Tuesday, March 13, 2012


I once belonged to a group that met regularly. The place where we met raised its rates, and we could no longer afford to meet there without significantly raising dues. After a few weeks of calling around, a nearby Lutheran Church offered us a very good deal, and we moved our meetings there. It was wonderful. The church had a huge meeting room, with nice padded chairs and A/V equipment. The pastor bent over backwards for us. We were allowed to use the kitchen and to store our equipment in a storage room, and he even gave us our own key so we could use the place whenever it wasn't being used otherwise.

Two members refused to attend meetings there. The reason they gave was that the building was owned by a church, and they had to see a cross when they went into the building. They mounted a campaign, and when our agreement with the church was up, the membership voted overwhelmingly to move to a different (smaller, more expensive) place (with limited meeting hours). The reason put forth was that the club was excluding people unfairly by meeting in a building owned by a church.

Afterwards I spoke to a friend about it, a practicing Catholic friend. He told me how he felt we had to be inclusive, and of course it was wrong to meet in a church building. I asked him if he thought we should cater to bigotry like that. He said it wasn't bigotry because it was a religious thing. After all, they are entitled to their beliefs.

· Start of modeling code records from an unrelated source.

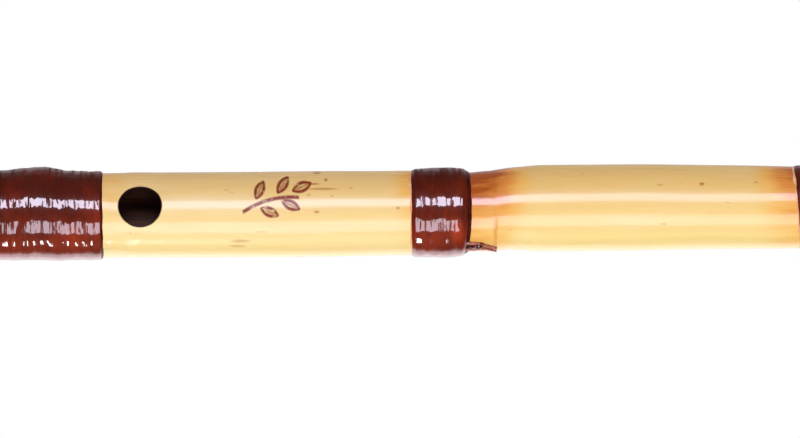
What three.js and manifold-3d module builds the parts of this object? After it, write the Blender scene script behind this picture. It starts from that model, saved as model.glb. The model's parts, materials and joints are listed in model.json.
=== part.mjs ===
// A seven-segment end-blown cane flute (ney), as one three.js group of named solids.
// One length of giant cane is bored through its six nodes. Five finger holes and a thumb hole are
// burned into it. A lacquered thread binding grips the cane at each node and at the foot, and a
// thin brass sleeve seats over the turned-down head on a thread packing.
// Millimetres. +Z runs up the flute from the foot to the mouth, and -Y is the thumb's side.
import * as THREE from "three";
import { mergeVertices } from "three/addons/utils/BufferGeometryUtils.js";
import Module from "manifold-3d";

const wasm = await Module();
wasm.setup();

// Lengths between the cane's nodes, from the mouth down
const mouthSegment = 62;
const upperSegment = 90;
const thumbSegment = 92.4;
const fingerSegment = 88.4;
const footSegment = 112.2;

// Cane
const headRadius = 10.25;
const footRadius = 9.5;
const boreRadius = 7.4;
const neckDepth = 0.6; // the cane is drawn in just below a node
const neckStep = 4; // it reaches that depth this far below the node's middle
const neckLength = 24;
const shoulderDepth = 0.35; // and a little above one
const shoulderLength = 24;
const crookReach = 0.9; // how far the cane wanders sideways from a straight line
const bowReach = 0.5; // how far a segment bows between its nodes
const budRidgeHeight = 0.6; // the ridge left standing at the node above the thumb hole
const budRidgeLength = 14;
const budRidgeLean = 0.5; // that ridge stands out further on its bud's side
const collarStep = 1; // the bored node walls stand in from the bore by this much
const collarLength = 3;
const collarBevel = 1.2;
const footChamfer = 0.4;

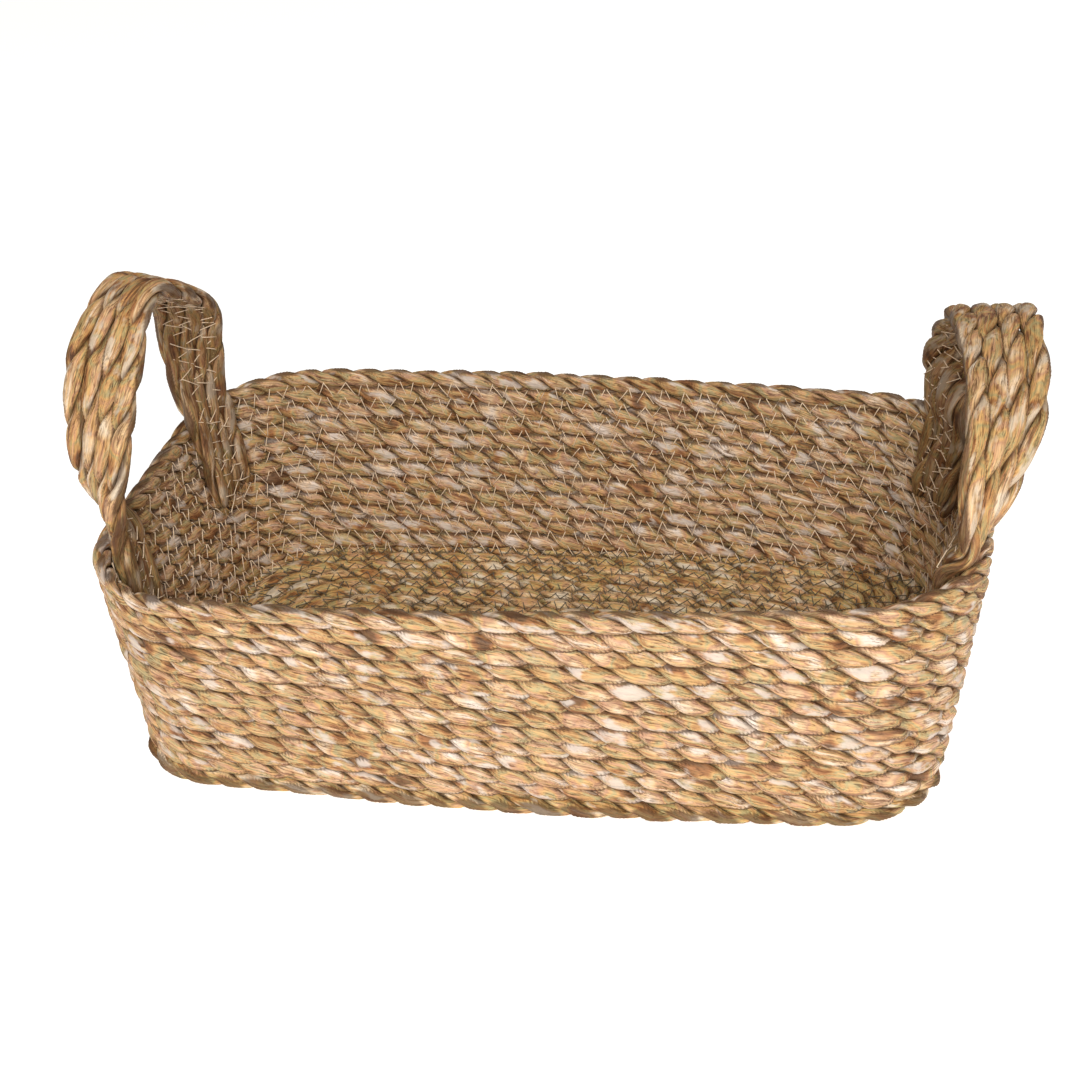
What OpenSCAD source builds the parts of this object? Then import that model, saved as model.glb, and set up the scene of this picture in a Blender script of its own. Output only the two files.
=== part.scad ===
// Bread basket, a flared tray sewn from twisted seagrass rope.
// One long rope is coiled flat into the base, then coiled upwards into the wall.
// Two straps of four ropes each are sewn inside the end walls and arch over as handles.
// The frame: X runs along the basket, Y across it, Z up.
// The origin is in the middle of the base, on the surface that it rests on.

/* [Rope] */
// Thickness of the twisted rope
rope_d = 6.8; // [6.4:0.1:6.8]
// Gap left between neighbouring courses
course_gap = 0.1; // [0.05:0.05:0.3]
// Thickness of the sewing thread
thread_d = 0.9; // [0.5:0.1:1]

/* [Base] */
// Half length of the base, to the middle of its outermost rope
base_half_length = 151.3; // [140:0.1:160]
// Half width of the base at its corners, to the middle of its outermost rope
base_half_width = 81.8; // [75:0.1:90]
// Corner radius of the outermost base course
base_corner_r = 32; // [24:1:36]
// How far the long sides of the base bow outwards
base_bow = 7.3; // [0:0.1:9]
// Courses of rope around the straight run in the middle of the base
base_courses = 12; // [12:1:12]

/* [Wall] */
// Half length of the rim, to the middle of its rope
rim_half_length = 165; // [155:1:175]
// Half width of the rim at its corners, to the middle of its rope
rim_half_width = 85.5; // [82:0.1:95]
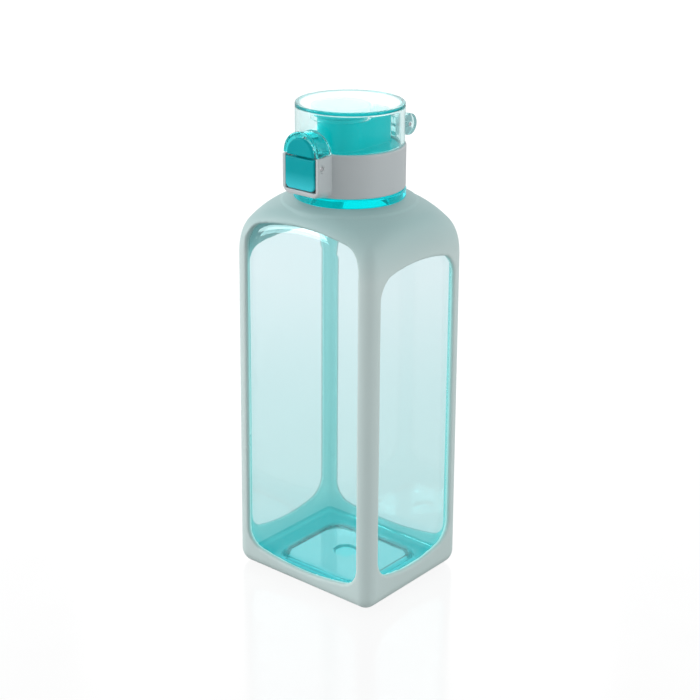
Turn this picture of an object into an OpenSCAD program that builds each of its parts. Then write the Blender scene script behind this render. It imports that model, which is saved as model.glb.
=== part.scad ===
// Squared drinking bottle: a clear body in a soft window sleeve, with a screw cap
// that carries a spout, a one-touch flip lid, its latch button and a lock slider.
// Millimetres. +Z is up. The origin is the centre of the foot. The latch faces -Y.
// Heights count from a datum that lies foot_drop above the foot; the whole is lifted
// by foot_drop at the end, so that the foot stands on z = 0.

/* [Body] */
// Width of the sleeved body along X
body_w = 78.4; // [70:0.1:90]
// Depth of the sleeved body along Y
body_d = 66.2; // [60:0.1:80]
// Radius of the upright corners
corner_r = 6.4; // [5:0.1:10]
// Radius of the round lower edges
foot_r = 7; // [5:0.1:7.6]
// Depth of the foot below the datum
foot_drop = 3.4; // [3:0.1:4]
// Height of the shoulder where it meets the neck
shoulder_h = 172.4; // [150:0.1:190]
// Radius of the arc that rounds the shoulder
shoulder_r = 50.9; // [45:0.1:60]
// Distance of that arc's centre from the axis
shoulder_offset = 10; // [5:0.5:14]
// Wall of the clear body
wall_t = 2; // [1.5:0.1:2.4]

/* [Sleeve] */
// Thickness of the soft sleeve
sleeve_t = 2.6; // [2:0.1:3]
// Margin of sleeve left beside each window
window_margin = 7.3; // [6:0.1:10]
// Lowest point of the windows in the wide sides
wide_low = 5; // [4:0.1:10]
// Highest point of the windows in the wide sides
wide_high = 165; // [120:0.5:166]
// Lowest point of the windows in the narrow sides
narrow_low = 8.4; // [6:0.1:12]
// Highest point of the windows in the narrow sides
narrow_high = 151; // [110:0.5:155]
// Corner radius of the windows
window_r = 7; // [5:0.5:9]

/* [Neck] */
// Inner radius of the neck
neck_bore_r = 17.2; // [16:0.1:17.4]
// Outer radius of the neck below the thread's crest
neck_r = 19.6; // [19:0.1:19.7]
// Height of the neck's rim
neck_h = 191.6; // [190.5:0.1:191.7]
// Radius of the ring under the cap
ring_r = 24.1; // [23:0.1:25]
// Rise of the thread in one turn
thread_pitch = 4; // [3.6:0.1:4.4]

/* [Cap] */
// Outer radius of the collar
collar_r = 23.8; // [23.5:0.1:24.2]
// Lower edge of the collar
collar_low = 177; // [176.9:0.1:177.5]
// Upper edge of the collar
collar_high = 195.5; // [195:0.1:195.6]
// Height of the closed lid's top
lid_high = 213.1; // [211:0.1:216]
// Outer radius of the lid
lid_r = 23.2; // [22.9:0.1:23.4]
// Wall of the lid
lid_t = 1.7; // [1.4:0.1:1.8]
// Outer radius of the spout
spout_r = 9.8; // [9:0.1:10.2]
// Height of the spout's rim
spout_high = 208.4; // [206:0.1:208.6]
// Distance of the spout from the axis, towards the latch
spout_shift = 6; // [5:0.1:6.5]

/* [Latch and hinge] */
// Half width of the latch housing
housing_hw = 10; // [9.8:0.1:10.3]
// Distance of the housing's front from the axis
housing_front = 31.6; // [31.4:0.1:31.8]
// Lower edge of the latch housing
housing_low = 179; // [178.8:0.1:179.3]
// Outer radius of the lid's arch over the lock slider
arch_r = 9.4; // [9.3:0.1:9.6]
// Radius of the lock slider's round top
dome_r = 7; // [6.6:0.1:7]
// Distance of the hinge axis from the bottle's axis
hinge_y = 28.4; // [28.3:0.1:29]
// Height of the hinge axis
hinge_z = 199.7; // [199.6:0.1:200.2]
// Radius of the hinge barrel
barrel_r = 4.7; // [4.4:0.1:4.8]
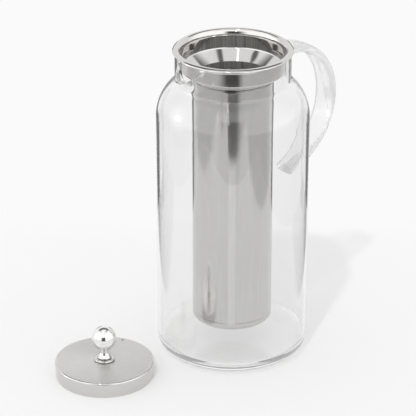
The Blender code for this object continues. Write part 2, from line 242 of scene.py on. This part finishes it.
def jug_outline():
    """The vessel's section: outside from the base up, round the lip, and inside down to the floor."""
    base_steps = 14
    wall_steps = 24
    shoulder_steps = 28
    fillet_steps = 8
    neck_steps = 20
    lip_steps = 12
    fillet_centre = (NECK_RADIUS + NECK_FILLET, NECK_ROOT)
    lip = GLASS_WALL / 2
    inner_radius = BODY_RADIUS - GLASS_WALL
    base = arc((BODY_RADIUS - BASE_ROUND, BASE_ROUND), BASE_ROUND, -QUARTER, 0, base_steps)
    shoulder = arc(SHOULDER_CENTRE, SHOULDER_RADIUS, 0, SHOULDER_LEAN, shoulder_steps)
    outside = [(0, 0)] + base + straight(base[-1], shoulder[0], wall_steps) + shoulder
    outside += arc(fillet_centre, NECK_FILLET, math.pi + SHOULDER_LEAN, math.pi, fillet_steps)[1:]
    rim = arc((NECK_RADIUS - lip, RIM_HEIGHT - lip), lip, 0, math.pi, lip_steps)
    inside = arc(
        fillet_centre, NECK_FILLET + GLASS_WALL, math.pi, math.pi + SHOULDER_LEAN, fillet_steps
    )
    inside += arc(SHOULDER_CENTRE, SHOULDER_RADIUS - GLASS_WALL, SHOULDER_LEAN, 0, shoulder_steps)[1:]
    floor_centre = (inner_radius - FLOOR_ROUND, FLOOR_THICKNESS + FLOOR_ROUND)
    floor = arc(floor_centre, FLOOR_ROUND, 0, -QUARTER, base_steps)
    inside += straight(inside[-1], floor[0], wall_steps) + floor + [(0, FLOOR_THICKNESS)]
    up = straight(outside[-1], rim[0], neck_steps)
    down = straight(rim[-1], inside[0], neck_steps)
    return outside + up + rim + down + inside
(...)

I had a similar moment with the recent anti-Catholic New York Times ad, and the recent anti-Catholic HuffPo article (I'm not linking to them here, I'm sure you can find them if you want to). Several friends have told me "oh, that's not anti-Catholic, that's just expressing how people feel" and "it's a religion - everybody's entitled to their religious belief." And everybody is entitled to their religious belief. But that still doesn't justify bigotry.

So what's the litmus test for bigotry? Mine is this. If you substitute "black" or "Jew" or "women" or "gay" or any other "protected" group for the group in question, would you say it is bigotry? Suppose the gentleman in my original example refused to go into a building owned by African Americans, specifically because it was owned by them, and because he had to see a picture of a black person when they went into the building. Would you call that bigotry? Suppose the NYT ad was encouraging gays to leave the gay lifestyle and become chaste? And suppose it did so by calling them all the kinds of things they referred to in the anti-Catholic ad. Do you think the NYT would even carry it, let alone survive the outcry that would result? Suppose the HuffPo article was talking about Jews, using all the stereotypes and attitudes of antisemites. Would it still be just a humorous article? Would you laugh?

How is it different when it's Catholics?